Presentata al Sundance Film Festival, Brian e Charles è una commedia girata in formato di documentario, scritta da David Earl e Chris Hayward (che oltre ad essere gli sceneggiatori rivestono anche il ruolo degli interpreti principali).
Brian ci introduce nella sua vita, racconta come vive nel suo piccolo cottage e ci illustra le sue invenzioni. E’ un uomo semplice, genuino, impacciato, solo, triste ma anche gioioso. Dopo un inverno particolarmente rigido, Brian costruisce un robot, Charles. Si tratta di un ingombrante e quieto vecchietto di due metri, con papillon, camicia e maglioncino. E’ proprio il classico inglese a cui Brian vorrebbe aspirare, il suo alter ego.
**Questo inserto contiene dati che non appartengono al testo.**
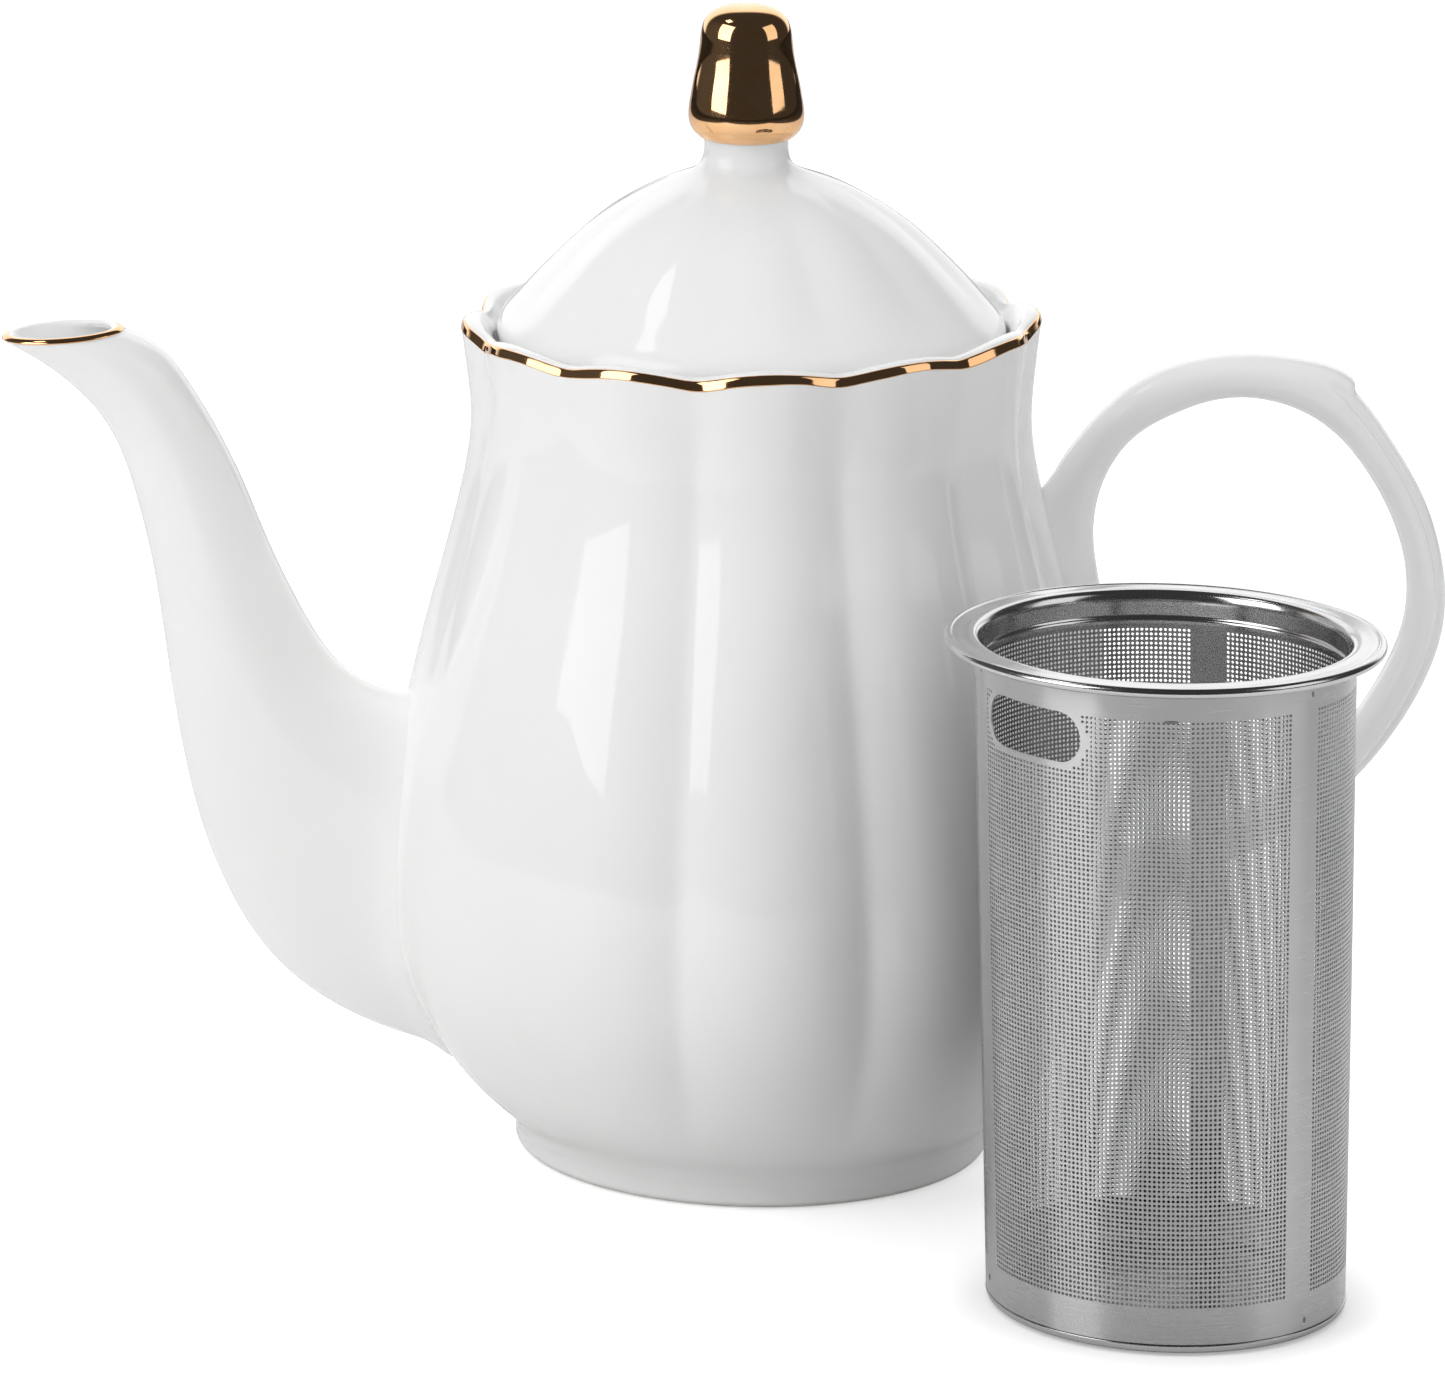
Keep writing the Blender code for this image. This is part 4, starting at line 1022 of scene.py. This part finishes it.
def make_world():
    world = bpy.data.worlds.new("studio")
    bpy.context.scene.world = world
    world.use_nodes = True
    t = world.node_tree
    bg = t.nodes["Background"]
    out = t.nodes["World Output"]
    d = t.nodes.new("ShaderNodeSeparateXYZ")
    t.links.new(t.nodes.new("ShaderNodeTexCoord").outputs["Generated"], d.inputs[0])

    def smooth(value, lo, hi, a, b):
        node = t.nodes.new("ShaderNodeMapRange")
        node.interpolation_type = "SMOOTHSTEP"
        for key, v in (("Value", value), ("From Min", lo), ("From Max", hi), ("To Min", a), ("To Max", b)):
            if isinstance(v, bpy.types.NodeSocket):
                t.links.new(v, node.inputs[key])
            else:
                node.inputs[key].default_value = v
        return node.outputs["Result"]

    def mth(op, a, b):
        node = t.nodes.new("ShaderNodeMath")
        node.operation = op
        for k, v in ((0, a), (1, b)):
            if isinstance(v, bpy.types.NodeSocket):
                t.links.new(v, node.inputs[k])
            else:
                node.inputs[k].default_value = v
        return node.outputs[0]

    x, y, z = d.outputs["X"], d.outputs["Y"], d.outputs["Z"]
    # the lit wall behind the object: what it sheds, and the smaller part seen in reflections
    sheds = smooth(y, 0.52, 0.76, 0.0, BACKDROP)
    seen = smooth(y, 0.62, 0.78, 0.0, BACKDROP_SEEN)
    glossy = t.nodes.new("ShaderNodeLightPath").outputs["Is Glossy Ray"]
    backdrop = mth("ADD", mth("MULTIPLY", seen, glossy), mth("MULTIPLY", sheds, mth("SUBTRACT", 1.0, glossy)))
    left = smooth(mth("MULTIPLY", x, -1.0), 0.55, 0.95, 0.0, SIDE_LEFT)
    right = smooth(x, 0.55, 0.95, 0.0, SIDE_RIGHT)
    level = mth("ADD", mth("ADD", backdrop, ROOM), mth("ADD", left, right))
    t.links.new(level, bg.inputs["Strength"])
    white = t.nodes.new("ShaderNodeBackground")
    white.inputs["Strength"].default_value = 1.2
    mix = t.nodes.new("ShaderNodeMixShader")
    t.links.new(t.nodes.new("ShaderNodeLightPath").outputs["Is Camera Ray"], mix.inputs[0])
    t.links.new(bg.outputs[0], mix.inputs[1])
    t.links.new(white.outputs[0], mix.inputs[2])
    t.links.new(mix.outputs[0], out.inputs["Surface"])
    bg.inputs["Color"].default_value = (1, 1, 1, 1)
    white.inputs["Color"].default_value = (1, 1, 1, 1)


BACKDROP, BACKDROP_SEEN, SIDE_LEFT, SIDE_RIGHT, ROOM = 2.2, 1.25, 0.04, 0.0, 0.045
AIM = (POT[0] * MM, POT[1] * MM, 0.085)
make_floor()
make_world()
softbox("key softbox", -62.0, 27.0, 1.25, 0.80, 0.90, 2.7, AIM)
softbox("side softbox", 67.0, 25.0, 1.35, 0.75, 0.88, 1.05, AIM)
softbox("lid softbox", -93.0, 61.0, 1.25, 0.30, 0.22, 3.2, (-0.010, -0.005, 0.140))
softbox("overhead panel", 0.0, 88.0, 1.6, 2.2, 2.2, 1.02, AIM, glossy=False)
softbox("front fill", 0.0, 35.0, 1.4, 1.4, 1.4, 0.57, AIM, glossy=False)
softbox("low front fill", -10.0, 5.0, 1.4, 1.2, 0.5, 0.80, AIM, glossy=False)
softbox("left fill", -30.0, 40.0, 1.4, 1.4, 1.4, 0.12, AIM, glossy=False)
softbox("low right fill", 62.0, 4.0, 1.2, 0.9, 0.5, 1.1, (AIM[0] + 0.02, AIM[1], 0.03), glossy=False)

# -------------------------------------------------------------------------- camera
HOME = Vector(((POT[0] - 86.1) * MM, (POT[1] - 1334.3) * MM, 0.4073))
cam = bpy.data.cameras.new("camera")
cam_obj = bpy.data.objects.new("camera", cam)
bpy.context.scene.collection.objects.link(cam_obj)
cam_obj.location = HOME
cam_obj.rotation_euler = (math.radians(90), 0, 0)
cam.sensor_fit = "HORIZONTAL"
cam.sensor_width = 36.0
cam.lens = 8525.0 / 1445.0 * 36.0
cam.clip_start, cam.clip_end = 0.05, 30.0
bpy.context.scene.camera = cam_obj
# A level view camera with a shifted lens keeps uprights upright.  The shift is for
# this viewpoint alone, so it is driven to nothing when the camera stands elsewhere.
home = bpy.data.objects.new("camera_home", None)
home.location = HOME
bpy.context.scene.collection.objects.link(home)
for prop, amount in (("shift_x", (722.5 - 201.0) / 1445.0), ("shift_y", -(690.0 + 1467.0) / 1445.0)):
    setattr(cam, prop, amount)
    driver = cam.driver_add(prop).driver
    driver.type = "SCRIPTED"
    var = driver.variables.new()
    var.name = "d"
    var.type = "LOC_DIFF"
    var.targets[0].id = cam_obj
    var.targets[1].id = home
    driver.expression = f"{amount:.6f} if d < 0.0005 else 0.0"

bpy.context.scene.view_settings.view_transform = "Standard"
bpy.context.scene.view_settings.look = "None"
bpy.context.scene.cycles.use_denoising = True
bpy.context.scene.cycles.denoising_prefilter = "NONE"      # keeps the fine holes
bpy.context.scene.cycles.caustics_reflective = False
bpy.context.scene.cycles.caustics_refractive = False
bpy.context.scene.cycles.sample_clamp_indirect = 4.0
bpy.context.scene.cycles.max_bounces = 8
bpy.context.scene.cycles.diffuse_bounces = 4
bpy.context.scene.cycles.glossy_bounces = 6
In Charles, si condensano i sogni, la volontà di evasione e riscatto di Brian.
Si affronta il tema dell’autonomia e della relazione di cura, del rapporto di attaccamento e perdita che avviene tra il creatore e la creatura (ricordiamo Frankenstein), ma anche la rottura che si determina tra un genitore e un figlio, parte integrante del processo educativo. E’ una storia tenera sulla solitudine e sul potere dell’amicizia, sulla necessità di lasciare andare, ma anche sulla forza di rimanere, per riflettere sul rapporto con se stessi.
Brian e Charles è una storia di doppia formazione. L’amicizia tra i due porta ad una crescita in entrambi i personaggi, che dopo il loro incontro sapranno affrontare la vita in maniera più consapevole. L’evoluzione si verifica tanto nell’umano quanto nel robot. Charles deve affrontare l’amara scoperta di non essere umano e Brian non è pronto a condividere il robot con il resto del mondo al pari di un padre iperprotettivo. Ognuno imparerà dall’altro, il robot riceve il dono della vita e restituisce al suo creatore la chiave vitale che stava cercando da tanto tempo.
Il film nasce da una serie di sketch che hanno conquistato il pubblico inglese club dopo club. Gli autori hanno voluto ampliare la storia per permettere di approfondire i personaggi, anche se la dilatazione dei tempi ha messo in rischio di far perdere mordente alla comicità ma si è mantenuta alta l’ironia grazie a dialoghi brillanti e battute garbate.
L’aspetto più interessante che contraddistingue Brian e Charles è il suo lato metanarrativo, che gli permette di rompere il confine con lo schermo cinematografico per sperimentare un rapporto inusuale con lo spettatore. Chi guarda, impara a conoscere Brian tramite le interazioni dirette che ha con lui, le sue risate forzate alla telecamera mostrano la sua fragilità, le sue parole dal tono amichevole e confidente fanno risuonare un disagio interiore che solo l’arrivo di Charles riesce ad alleviare.
Brian e Charles, con una storia che si distacca dalla realtà, riesce tramite un punto di vista differente a esplorare benissimo quella realtà da cui si allontana, a parlare di relazioni umane e sociali tramite qualcosa che non lo è.